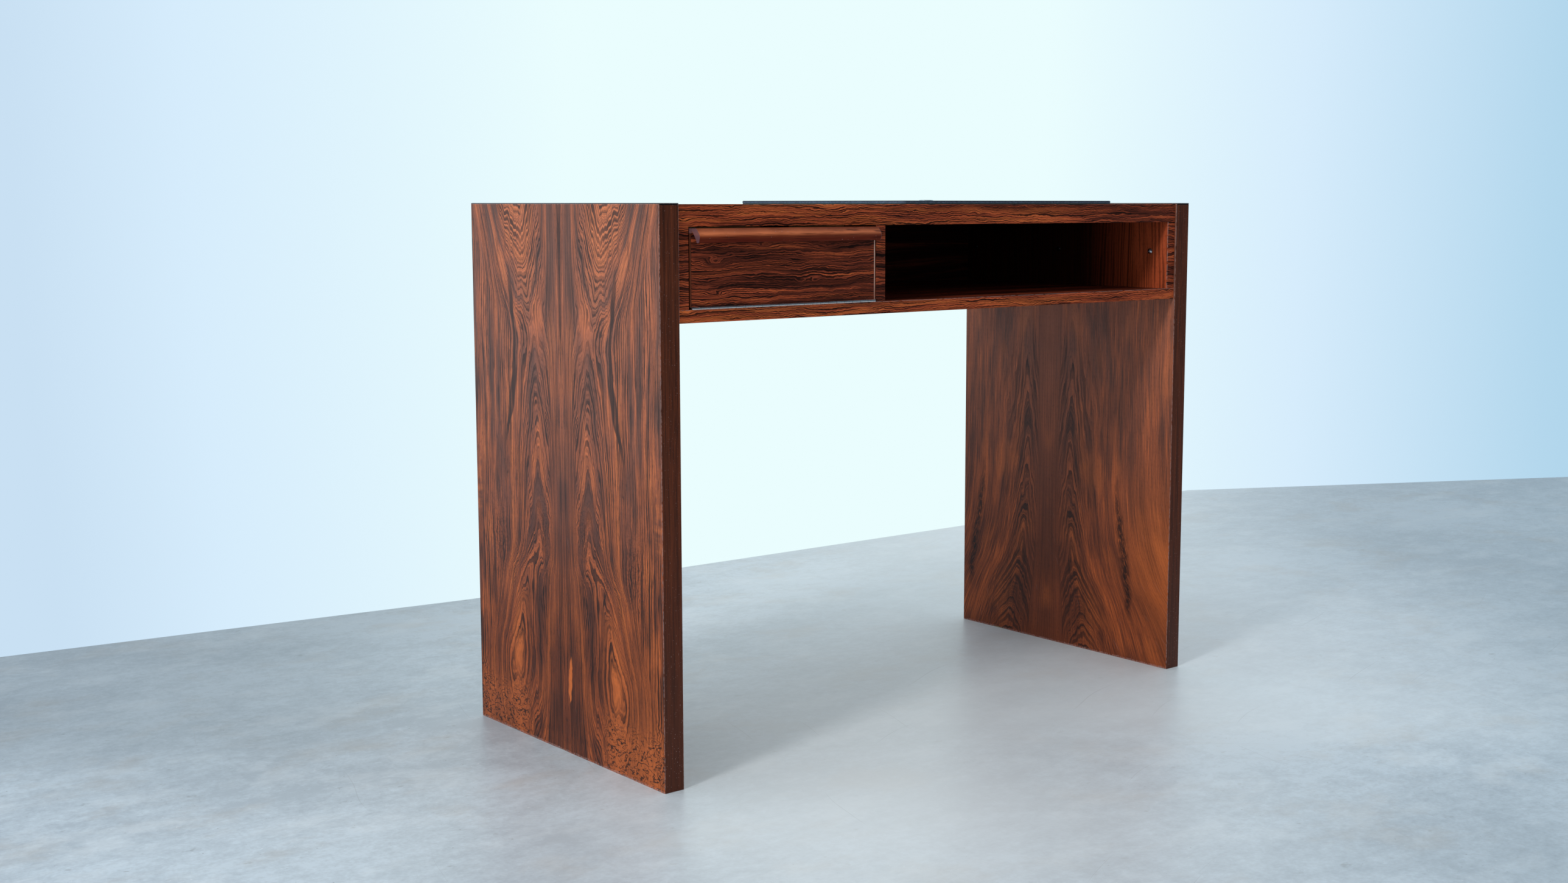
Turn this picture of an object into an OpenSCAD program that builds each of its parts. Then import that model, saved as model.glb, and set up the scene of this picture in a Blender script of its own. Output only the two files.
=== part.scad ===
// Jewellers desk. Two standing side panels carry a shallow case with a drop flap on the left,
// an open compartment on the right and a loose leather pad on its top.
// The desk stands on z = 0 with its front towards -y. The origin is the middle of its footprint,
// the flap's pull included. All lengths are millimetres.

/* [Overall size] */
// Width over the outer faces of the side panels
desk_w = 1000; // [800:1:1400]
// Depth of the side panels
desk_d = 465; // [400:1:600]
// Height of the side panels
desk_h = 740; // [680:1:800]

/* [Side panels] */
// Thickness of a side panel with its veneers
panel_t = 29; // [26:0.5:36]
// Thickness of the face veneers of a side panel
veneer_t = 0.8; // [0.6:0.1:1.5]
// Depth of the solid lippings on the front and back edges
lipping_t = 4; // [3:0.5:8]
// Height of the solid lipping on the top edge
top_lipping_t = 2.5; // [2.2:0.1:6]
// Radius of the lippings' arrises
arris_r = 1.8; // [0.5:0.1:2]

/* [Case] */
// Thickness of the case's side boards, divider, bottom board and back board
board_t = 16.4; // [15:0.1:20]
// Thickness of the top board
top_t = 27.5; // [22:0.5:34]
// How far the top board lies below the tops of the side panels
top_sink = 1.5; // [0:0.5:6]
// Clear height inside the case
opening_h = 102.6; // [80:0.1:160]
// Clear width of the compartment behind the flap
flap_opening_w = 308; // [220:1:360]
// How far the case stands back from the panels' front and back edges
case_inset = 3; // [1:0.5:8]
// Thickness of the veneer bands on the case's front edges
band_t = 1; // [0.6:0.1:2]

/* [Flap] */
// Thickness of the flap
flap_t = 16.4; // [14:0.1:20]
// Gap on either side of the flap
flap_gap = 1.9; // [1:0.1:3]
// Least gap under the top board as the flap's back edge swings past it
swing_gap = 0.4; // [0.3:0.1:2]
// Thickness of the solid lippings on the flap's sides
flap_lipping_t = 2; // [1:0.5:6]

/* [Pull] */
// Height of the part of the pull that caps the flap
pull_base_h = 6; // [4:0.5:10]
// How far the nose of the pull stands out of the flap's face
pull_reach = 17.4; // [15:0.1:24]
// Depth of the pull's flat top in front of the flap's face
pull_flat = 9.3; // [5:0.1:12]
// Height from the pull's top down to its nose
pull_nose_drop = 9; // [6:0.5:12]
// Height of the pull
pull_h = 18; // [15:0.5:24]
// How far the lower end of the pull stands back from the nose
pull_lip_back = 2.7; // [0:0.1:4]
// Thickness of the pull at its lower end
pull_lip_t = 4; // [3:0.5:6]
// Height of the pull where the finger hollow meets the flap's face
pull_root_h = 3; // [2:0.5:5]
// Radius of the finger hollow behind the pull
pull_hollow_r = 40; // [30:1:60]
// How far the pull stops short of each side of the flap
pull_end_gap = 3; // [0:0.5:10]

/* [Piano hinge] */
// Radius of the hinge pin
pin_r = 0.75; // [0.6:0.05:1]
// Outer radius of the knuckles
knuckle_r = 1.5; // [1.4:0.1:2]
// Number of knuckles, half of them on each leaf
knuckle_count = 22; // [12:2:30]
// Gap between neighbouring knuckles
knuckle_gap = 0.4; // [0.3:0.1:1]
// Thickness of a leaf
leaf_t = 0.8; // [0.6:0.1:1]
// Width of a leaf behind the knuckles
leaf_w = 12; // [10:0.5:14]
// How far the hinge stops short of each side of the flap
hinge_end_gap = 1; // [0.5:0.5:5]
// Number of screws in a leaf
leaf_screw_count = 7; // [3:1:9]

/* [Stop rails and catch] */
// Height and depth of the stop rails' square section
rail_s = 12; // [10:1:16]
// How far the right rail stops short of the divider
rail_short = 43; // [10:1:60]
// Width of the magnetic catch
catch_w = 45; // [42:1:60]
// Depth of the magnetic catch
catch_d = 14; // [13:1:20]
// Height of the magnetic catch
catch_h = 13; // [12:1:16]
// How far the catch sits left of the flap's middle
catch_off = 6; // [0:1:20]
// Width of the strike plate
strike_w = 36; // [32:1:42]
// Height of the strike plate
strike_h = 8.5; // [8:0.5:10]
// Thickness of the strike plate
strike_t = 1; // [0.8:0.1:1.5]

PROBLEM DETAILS
Your answer should be exactly the lines of the data above, from the first through the line containing "desk_h = 740; // [680:1:800]".

TASK OUTPUT
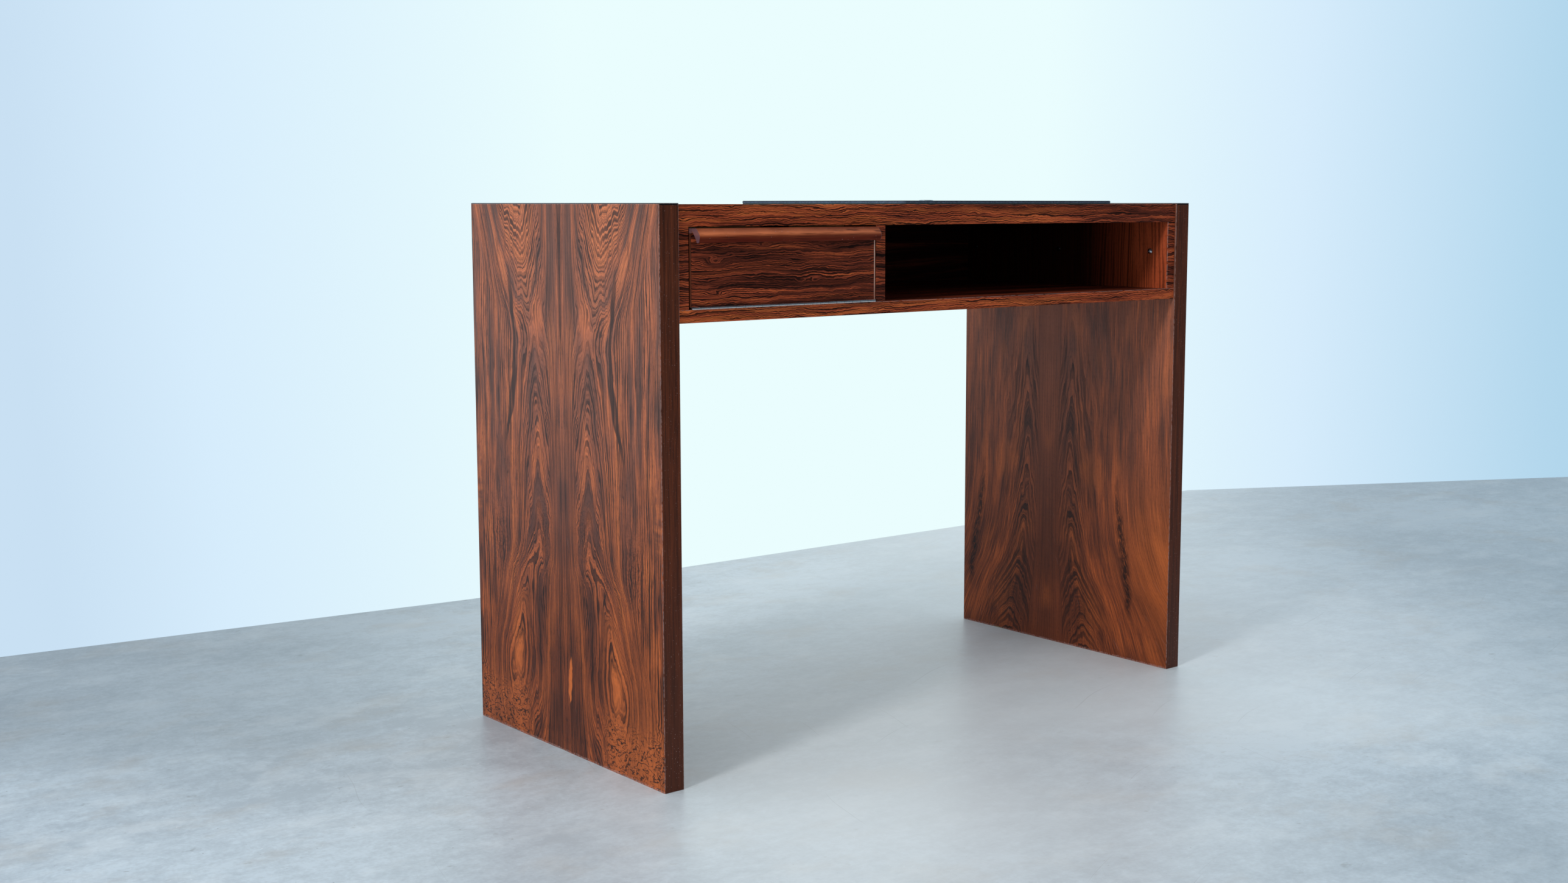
Turn this picture of an object into an OpenSCAD program that builds each of its parts. Then import that model, saved as model.glb, and set up the scene of this picture in a Blender script of its own. Output only the two files.
=== part.scad ===
// Jewellers desk. Two standing side panels carry a shallow case with a drop flap on the left,
// an open compartment on the right and a loose leather pad on its top.
// The desk stands on z = 0 with its front towards -y. The origin is the middle of its footprint,
// the flap's pull included. All lengths are millimetres.

/* [Overall size] */
// Width over the outer faces of the side panels
desk_w = 1000; // [800:1:1400]
// Depth of the side panels
desk_d = 465; // [400:1:600]
// Height of the side panels
desk_h = 740; // [680:1:800]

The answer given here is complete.